While a great deal remains unknown about the long-term health effects of e-cigarette smoking, two recently published medical research studies are shedding more light on the subject. Two specific risks have been identified: heart disease and childhood asthma.
The first study was published in the March 2017 Journal of the American Medical Association Cardiology. The study involved 42 subjects, 23 of whom were e-cigarette users. Researchers found that those who habitually used e-cigarettes suffered from oxidative stress (an impaired ability of the body to ward off cell-damaging free radicals) and elevated levels of adrenaline in the heart muscle. Oxidative stress has long been associated with heart disease, while high levels of coronary adrenaline can cause rapid heartbeat and hypertension – two risk factors for heart attack.
Although the evidence is compelling, lead author Dr. Holly Middlekauff warns that the results show only an association between e-cigarette use and heart disease risk factors – not necessarily cause and effect. However, they do indicate that, contrary to industry claims, e-cigarettes are not necessarily a “safer” alternative to combustible tobacco cigarettes.

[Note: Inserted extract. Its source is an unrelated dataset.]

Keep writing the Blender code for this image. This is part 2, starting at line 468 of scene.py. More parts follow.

She says, “The results were a bit surprising because it is widely believed that e-cigarettes are less harmful than tobacco cigarettes…Instead, we found the same types of abnormalities in our e-cigarette users that are reported in tobacco cigarette users, and these abnormalities are associated with increased cardiac risk. The key finding from our study is that e-cigarettes have real, adverse physiologic effects that have been associated with heart disease.”

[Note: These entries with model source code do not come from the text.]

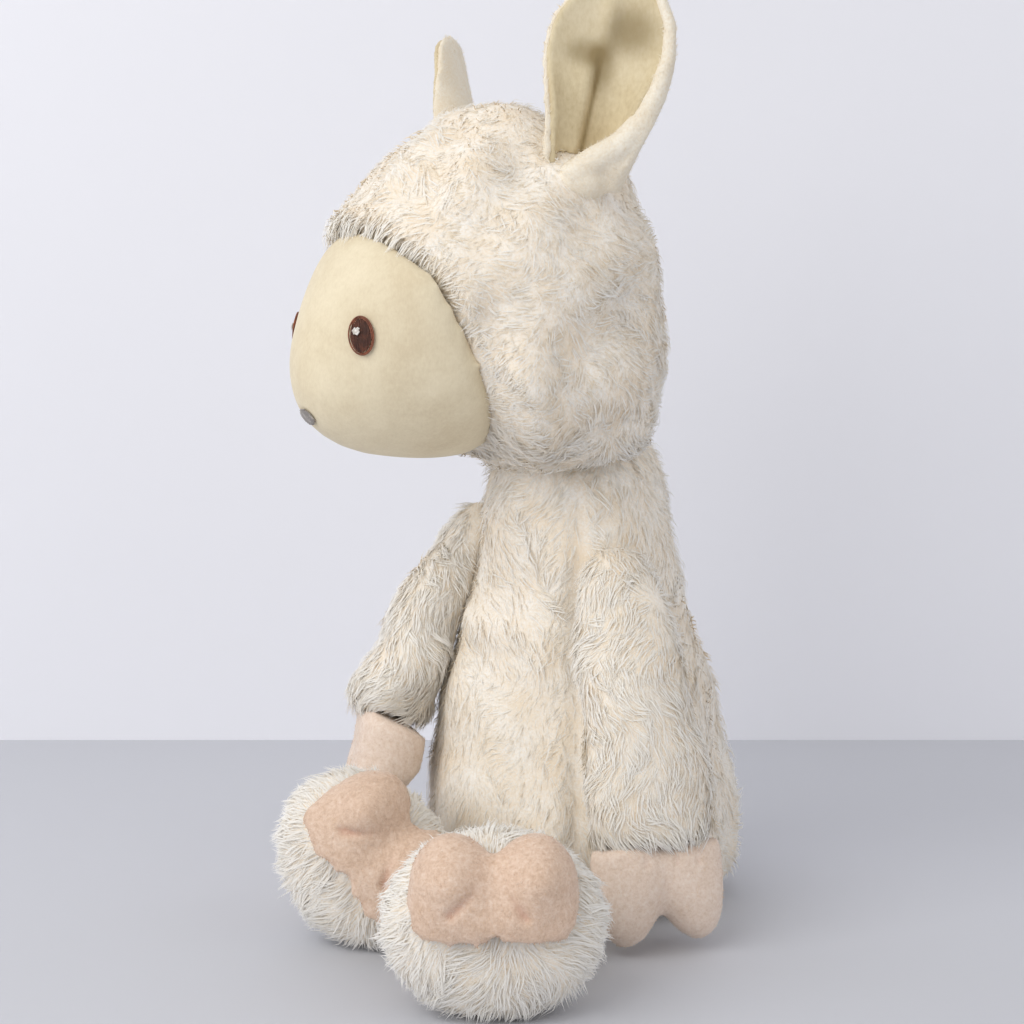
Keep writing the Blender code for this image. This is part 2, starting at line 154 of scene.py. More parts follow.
camera = bpy.data.objects.new("camera", bpy.data.cameras.new("camera"))
bpy.context.scene.collection.objects.link(camera)
camera.location = lying(CAMERA_SIDE, CAMERA_REACH, CAMERA_HEIGHT)
camera.rotation_euler = (math.radians(90) - CAMERA_DIP, 0, CAMERA_BEARING)
camera.data.lens = camera.data.sensor_width * CAMERA_REACH / PIXEL_AT_TOY / PICTURE_WIDTH
camera.data.clip_start = 0.05
bpy.context.scene.camera = camera


def softbox(name, place, width, power, colour):
    """A square lamp that looks at the middle of the toy."""
    lamp = bpy.data.objects.new(name, bpy.data.lights.new(name, "AREA"))
    bpy.context.scene.collection.objects.link(lamp)
    lamp.location = place
    lamp.rotation_euler = (LIT_PLACE - place).to_track_quat("-Z", "Y").to_euler()
    lamp.data.size = width
    lamp.data.energy = power
    lamp.data.color = colour


softbox("window", lying(-1.15, 1.25, 1.2), width=1.7, power=21.5, colour=(1.0, 0.99, 0.97))
softbox("room", lying(1.4, 1.1, 1.0), width=1.6, power=4, colour=(0.95, 0.97, 1.0))
world = bpy.data.worlds.new("pale_room")
bpy.context.scene.world = world
world.use_nodes = True
world.node_tree.nodes["Background"].inputs["Color"].default_value = linear(ROOM_COLOUR)
world.node_tree.nodes["Background"].inputs["Strength"].default_value = ROOM_LIGHT
bpy.context.scene.view_settings.view_transform = "Standard"


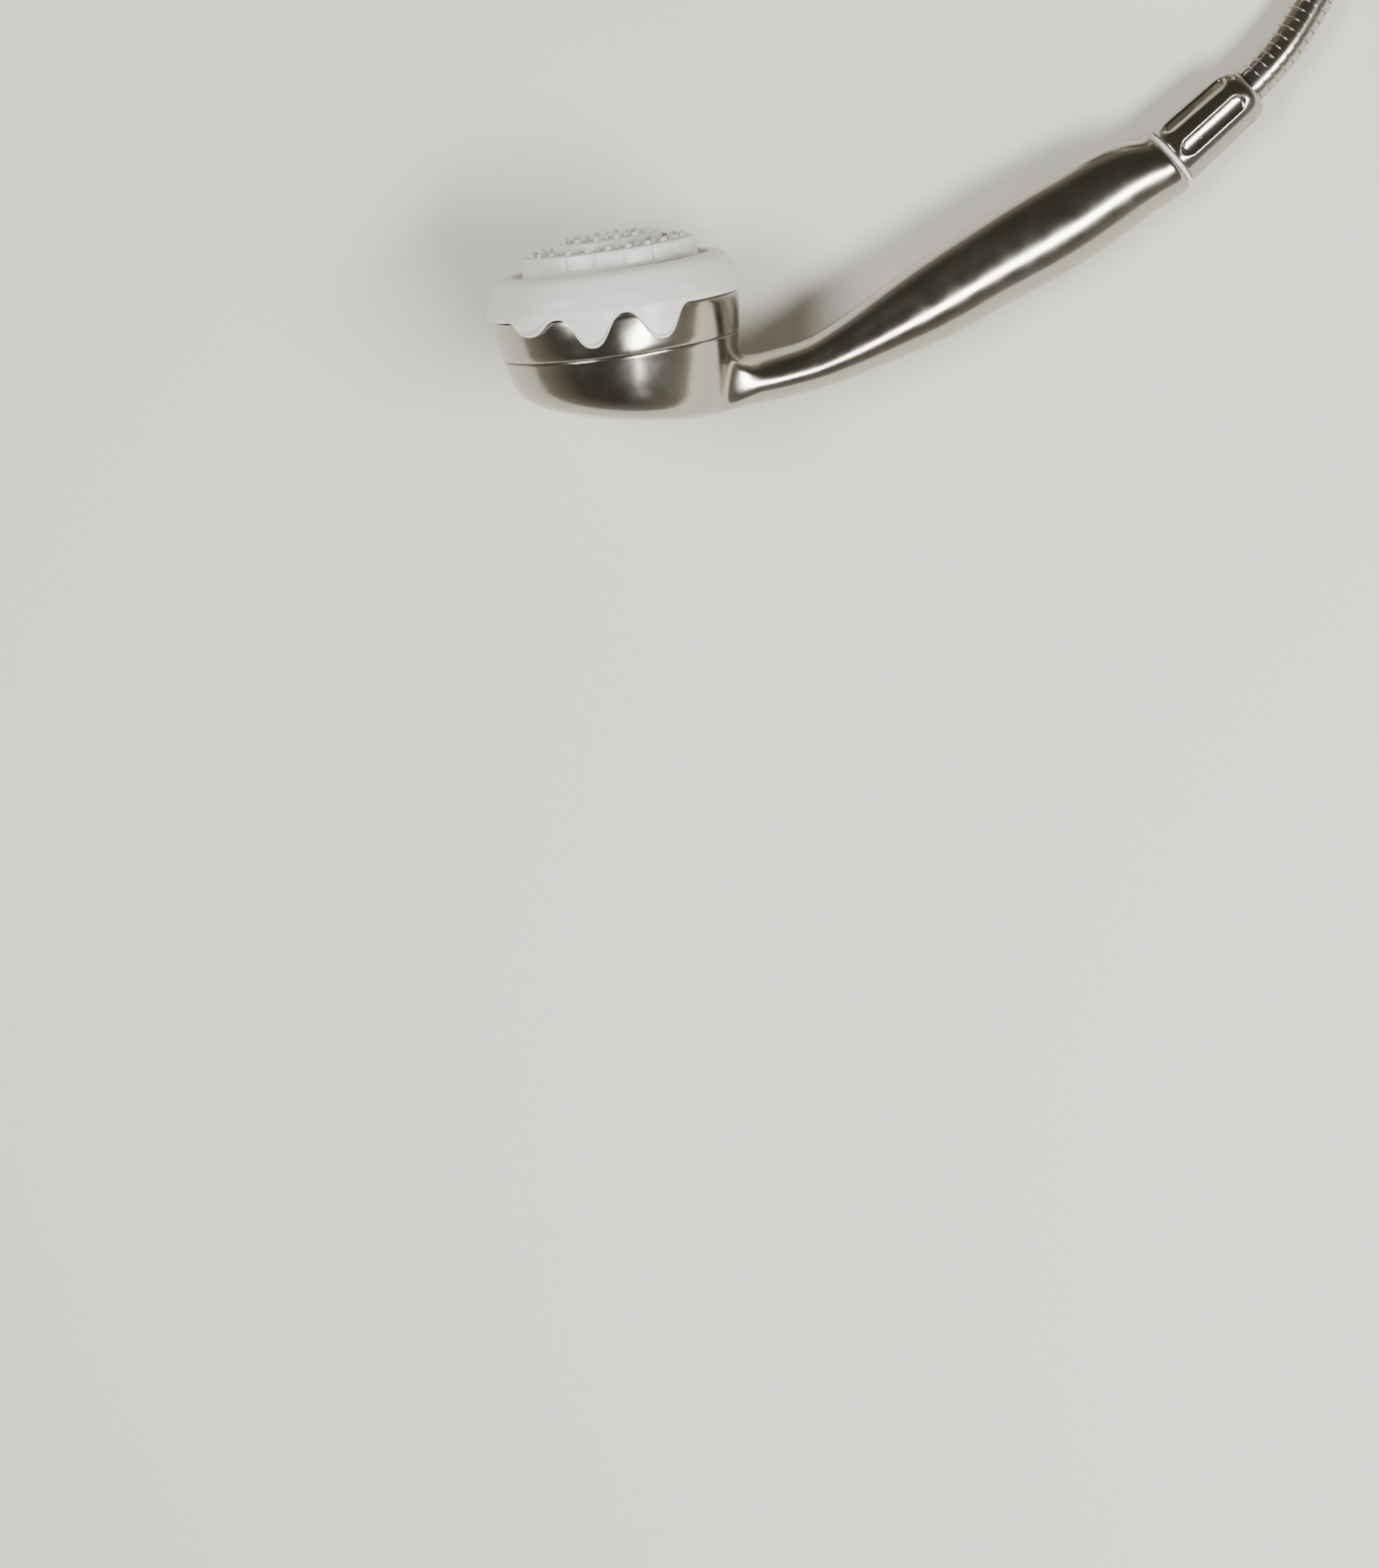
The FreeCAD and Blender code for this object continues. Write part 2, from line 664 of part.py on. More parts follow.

Dr. Middlekauf acknowledges that “…most studies show that carcinogens are present at much lower levels in e-cigarettes compared to tobacco cigarettes,” but adds that “We do not know if a tobacco cigarette smoker is better off switching to e-cigarettes.” In order to learn more about these health dangers, the research team has begun comparing the effects of e-cigarettes to those from tobacco. In the meantime, she advises that “if you don’t already smoke tobacco cigarettes, don’t start using e-cigarettes – they are not harmless.”

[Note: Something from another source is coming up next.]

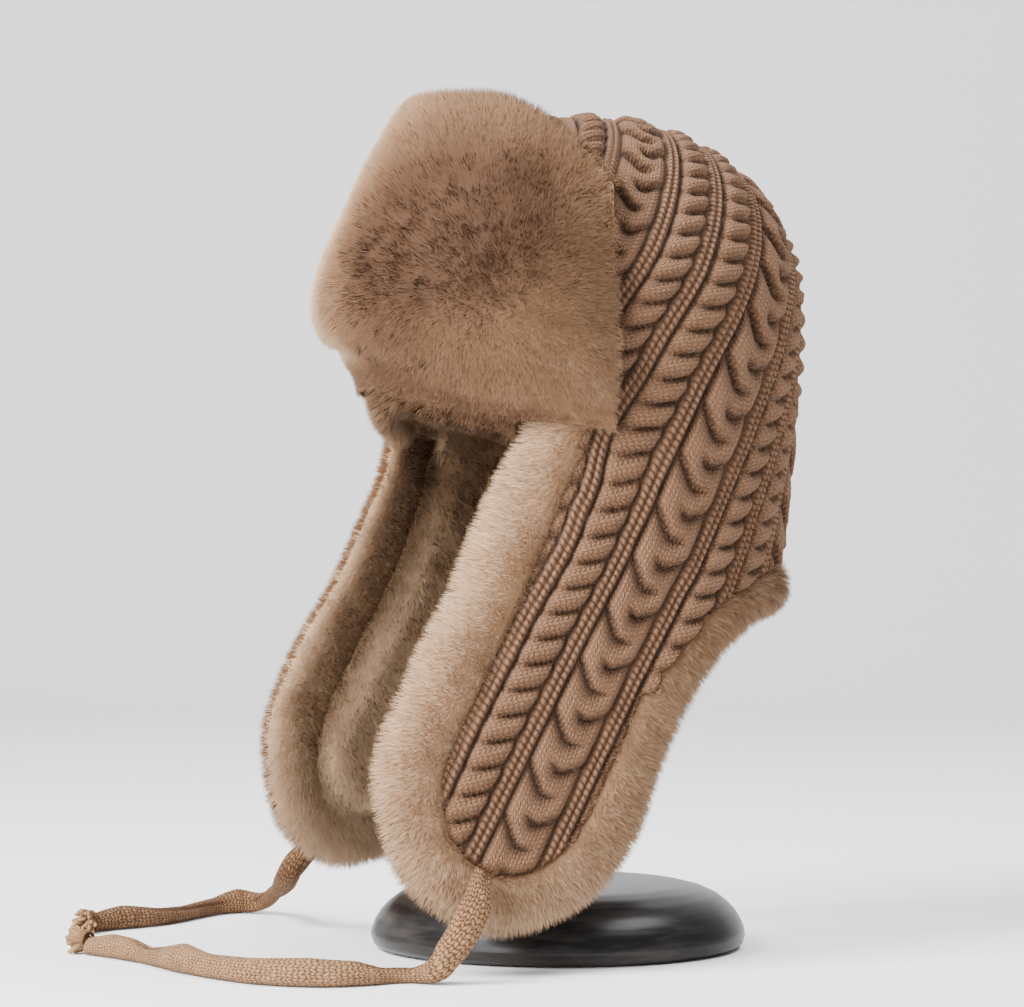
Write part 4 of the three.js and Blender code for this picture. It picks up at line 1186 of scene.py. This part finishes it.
def makeBrowRoll(look, material):
    # An ellipse carried along the brow from temple to temple.
    share = np.linspace(-1, 1, brow["steps"])
    across = panel["browCentre"] + (brow["end"] - panel["browCentre"]) * np.abs(share)
    along = waistAlong(across)
    right, rightNormal = sunkPoint(-1, across, along, brow["sink"])
    left, leftNormal = sunkPoint(1, across, along, brow["sink"])
    middle = np.where(share[:, None] < 0, right, left)
    normal = np.where(share[:, None] < 0, rightNormal, leftNormal)
    middle[:, 2] += brow["raised"]
    deep, drop = brow["depth"] - look["inset"], brow["drop"] - look["inset"]
    grid = ringsRound(middle, normal, upward[None], deep, drop, ringAngles(brow["sides"])[None])
    rng = np.random.default_rng(51)
    comb = np.broadcast_to(normal[:, None] * 0.4, grid.shape) - upward * 0.5
    roots, normals, combs = furRoots(grid, comb, np.ones(grid.shape[:2]), brow["hairs"], rng)
    hairs = makeHairs(roots, normals * outwardSign(grid, 10, 0, normal[10]), combs, look, rng)

    def shadeAt(p):
        # Painted shade: darker towards the near end, which lies deeper under the visor.
        return -0.3 - 1.2 * smooth(-60, 30, p[:, 0])

    return furryTube("browFur", grid, hairs, look, material, shadeAt)


piece = makeBrowRoll(furLook, furMaterial)
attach(piece, "root")
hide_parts("brow_roll")
print("brow roll made")


# Stand: a turned disc in a satin dark finish; the hidden post keeps its solid.
stand = {
    "centreY": 5.7, "sides": 112, "rings": 40,
    "profile": np.array([
        (0, 0), (77.5, 0), (79, 0.2), (82, 1.0), (84, 2.7), (85, 6), (84.6, 9), (83, 13), (80.5, 17),
        (77, 20.6), (72.5, 24), (66, 26.9), (58, 28.8), (45, 29.7), (30, 30.1), (0, 30.2),
    ]),
    "dark": (0.006, 0.0055, 0.006), "pale": (0.045, 0.039, 0.035),
}


def makeStandBase(material):
    # The profile turned about the stand's axis.
    radius, height = stand["profile"][1:-1].T
    fine = np.linspace(0, len(radius) - 1, stand["rings"])
    radius, height = (np.interp(fine, np.arange(len(row)), row) for row in (radius, height))
    angle = ringAngles(stand["sides"])
    across = stand["centreY"] + radius[:, None] * np.sin(angle)
    rings = np.stack([radius[:, None] * np.cos(angle), across,
                      np.broadcast_to(height[:, None], across.shape)], -1)
    points = closedTube(rings)
    points[-1, 2] = stand["profile"][-1, 1]
    return makePiece("standDisc", points, outwardFaces(points, tubeFaces(*across.shape)), material)


def makeStandMaterial(look):
    # A satin dark finish with faint streaks, as of dark wood.
    material, tree, shader = newMaterial("satinStand", {"Roughness": 0.3, "Specular IOR Level": 0.2})
    inputs = {"Vector": objectPlace(tree), "Scale": (9.0, 9.0, 60.0)}
    stretched = addNode(tree, "ShaderNodeMapping", None, inputs).outputs["Vector"]
    inputs = {"Vector": stretched, "Scale": 2.2, "Detail": 6.0, "Roughness": 0.65}
    streaks = addNode(tree, "ShaderNodeTexNoise", None, inputs).outputs["Fac"]
    color = ramp(tree, streaks, [(0.42, look["dark"]), (0.75, look["pale"])])
    tree.links.new(color, shader.inputs["Base Color"])
    return material


standMaterial = makeStandMaterial(stand)
piece = makeStandBase(standMaterial)
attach(piece, "root")
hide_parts("stand_base")
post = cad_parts["stand_post"]
post.data.materials.clear()
post.data.materials.append(standMaterial)
print("stand made")


# Pale floor that curves up into a backdrop, and soft light.
room = {
    "color": (0.9, 0.895, 0.9), "back": 2600.0, "wide": 6000.0, "front": 4000.0, "bend": 900.0,
    "tall": 4200.0, "skyColor": (0.95, 0.96, 1.0, 1), "skyStrength": 0.58, "lightTarget": (0, 0, 0.2),
}
lights = [
    {"name": "key", "azimuth": 10, "elevation": 42, "distance": 1.9, "size": 1.0, "power": 108},
    {"name": "top", "azimuth": 145, "elevation": 64, "distance": 1.9, "size": 1.1, "power": 44},
    {"name": "low", "azimuth": 22, "elevation": 8, "distance": 2.0, "size": 1.0, "power": 44},
    {"name": "back", "azimuth": 235, "elevation": 60, "distance": 2.0, "size": 1.4, "power": 14},
]


def makeRoom():
    # A flat floor, a quarter bend and an upright back, drawn as one profile across the view.
    a = math.radians(camera["azimuth"])
    away = np.array([-math.sin(a), math.cos(a), 0.0])
    across = np.array([away[1], -away[0], 0.0])
    bend = np.linspace(0, np.pi / 2, 24)
    corner = room["back"] - room["bend"] + room["bend"] * np.sin(bend)
    run = np.concatenate([[-room["front"]], corner, [room["back"]]])
    rise = np.concatenate([[0], room["bend"] * (1 - np.cos(bend)), [room["tall"]]])
    line = run[:, None] * away + rise[:, None] * upward
    points = np.concatenate([line - across * room["wide"] / 2, line + across * room["wide"] / 2])
    count = len(line)
    k = np.arange(count - 1)
    material = newMaterial("paleFloor", {"Roughness": 0.9, "Base Color": (*room["color"], 1)})[0]
    floor = makePiece("floor", points, np.stack([k, k + count, k + count + 1, k + 1], -1), material)


def makeLights():
    # Square lights that face the hat's middle, and an even pale sky. Distances are in metres.
    target = Vector(room["lightTarget"])
    for item in lights:
        data = bpy.data.lights.new(item["name"], "AREA")
        data.size = item["size"]
        data.energy = item["power"]
        lamp = bpy.data.objects.new(item["name"], data)
        a, e = math.radians(item["azimuth"]), math.radians(item["elevation"])
        way = Vector((math.sin(a) * math.cos(e), -math.cos(a) * math.cos(e), math.sin(e)))
        lamp.location = target + way * item["distance"]
        lamp.rotation_euler = (-way).to_track_quat("-Z", "Y").to_euler()
        bpy.context.scene.collection.objects.link(lamp)
    world = bpy.data.worlds.new("softWorld")
    world.use_nodes = True
    sky = world.node_tree.nodes["Background"].inputs
    sky["Color"].default_value = room["skyColor"]
    sky["Strength"].default_value = room["skyStrength"]
    bpy.context.scene.world = world


makeRoom()
makeLights()
print("room and lights made")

Another study from Australia published just this week found an association between e-cigarette use by pregnant women and reduced lung function as well as an elevated risk for allergic asthma for her child. Lead researcher Dr. Pawan Sharma warns that their findings “show that e-cigarette use during pregnancy should not be considered safe.” The study, which involved the use of laboratory mice and human lung cells, was conducted at the University of Technology in Sydney. The findings are in line with an earlier study that found the use of e-cigarettes during pregnancy to pose risks to the fetus’ neurological development.